Interview

Water and Soil Guiding in practice: Northern Aa Valley project

How can the water and soil guiding approach be applied in practice? Myrjam de Graaf, a senior researcher with Wageningen Environmental Research, discusses the regional process in the Northern Aa Valley (province of Noord-Brabant) in which she and her colleagues are involved. Mapping the landscape and studying how spatial challenges mutually influence each other helps policymakers take the correct measures to ensure the region becomes climate-resilient.

Our experiences in the Northern Aa Valley are to yield an approach for all of the higher sandy soils in the Netherlands.
Myrjam de Graaf

‘The area through which the Aa stream flows is located in Noord-Brabant, east of Den Bosch. An abundance of farms and villages characterises this rural region. Last year, a so-called Green-Blue Regional Approach (Dutch acronym GGA) was launched in the Northern Aa Valley. This approach includes plans by different parties to make the area climate resilient and improve water quality.

WUR is involved in the process through a study commissioned by the Ministry of Agriculture, Nature and Food Quality (LNV), taking one step beyond the GGA: we map how the different spatial challenges, such as water quality, housing and cultural history, influence each other. We also study what measures may be deployed to make the area climate-proof while considering the physical and social landscape.

The regional parties have recently conducted an explorative study in the Northern Aa Valley. They studied what challenges the area faces and what issues and opportunities there are. The challenges vary, ranging from nitrogen and the Framework Water Directive (FWD) to biodiversity and cultural history. Each challenge requires space, while the available space is limited. Hence, smart choices are needed! The question is also what measures are fitting within the “water and soil guiding” principle.’

The system's "language"

‘Water and soil guiding means taking the system as a whole into account. How does the system function naturally? How has it developed over time? What has been changed, and how can we use the natural process to make the region climate-proof and robust so that it can take a beating? We aim to unravel and utilise the system’s “language”, as it were.

This shows that thinking in terms of systems differs from thinking in terms of policy challenges. A challenge often relates to just one part of the system. “We must cut back so many per cent of nitrogen”, for example. We want people to consider the underlying bigger picture. That begins with creating a collective language. What does water and soil guiding mean? And how do the different stakeholders view the region’s interest from the perspective of their own expertise?’

Turning the dials

‘The issue is that all parts in the natural system are interconnected. If you turn one of the dials, the rest is also impacted. For example: When the climate heats up, wind velocity increases. That, in turn, affects seawater circulation. And that, again, affects how much carbon the water can absorb. In the Northern Aa Valley, we are now figuring out how the different challenges are connected. Once that is known, better choices can be made. What measures are to be taken that can benefit the entire system and positively impact multiple challenges? We must prevent the solution for one challenge from causing new issues elsewhere.

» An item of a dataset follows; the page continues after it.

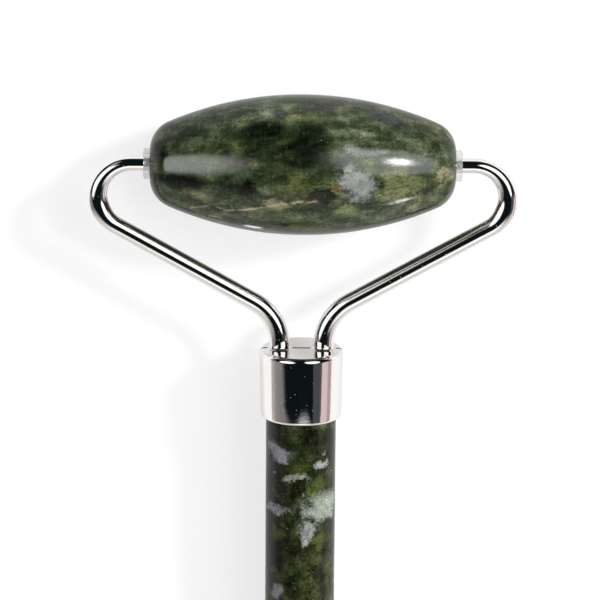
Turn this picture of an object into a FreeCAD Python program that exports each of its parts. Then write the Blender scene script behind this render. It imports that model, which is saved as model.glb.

I see that those involved in the project are committed and energetic. At the same time, the preliminary reactions are rather different. This matches precisely what strategic partners need, while professionals with a more tactical responsibility in one of the challenges are sometimes still searching. And understandably so, because it really is a completely different approach that requires you to include considerations beyond your field of expertise.’

Practical approach for the Netherlands

‘The experiences in the Northern Aa Valley are to yield an approach for all of the higher sandy soils in the Netherlands, from Brabant and Limburg to Gelderland, Overijssel and parts of Drenthe. I hope that the methods we develop will help regions work in a future centred around the soil-water system.

Moreover, I hope that people within the regions agree on paradigms: what will we do and what not? These paradigms can then be used to address questions from the community. Does the initiative proposed by farmer X fit the water and soil guiding principle as agreed upon by the parties in the region? If not, how can we make it so?

We must bear in mind that the social-communal component in water and soil guiding is very important. Working on the future is a collective effort. A regional plan must match the region’s cultural-historical origin and what the inhabitants value. Ultimately, we are in this together.’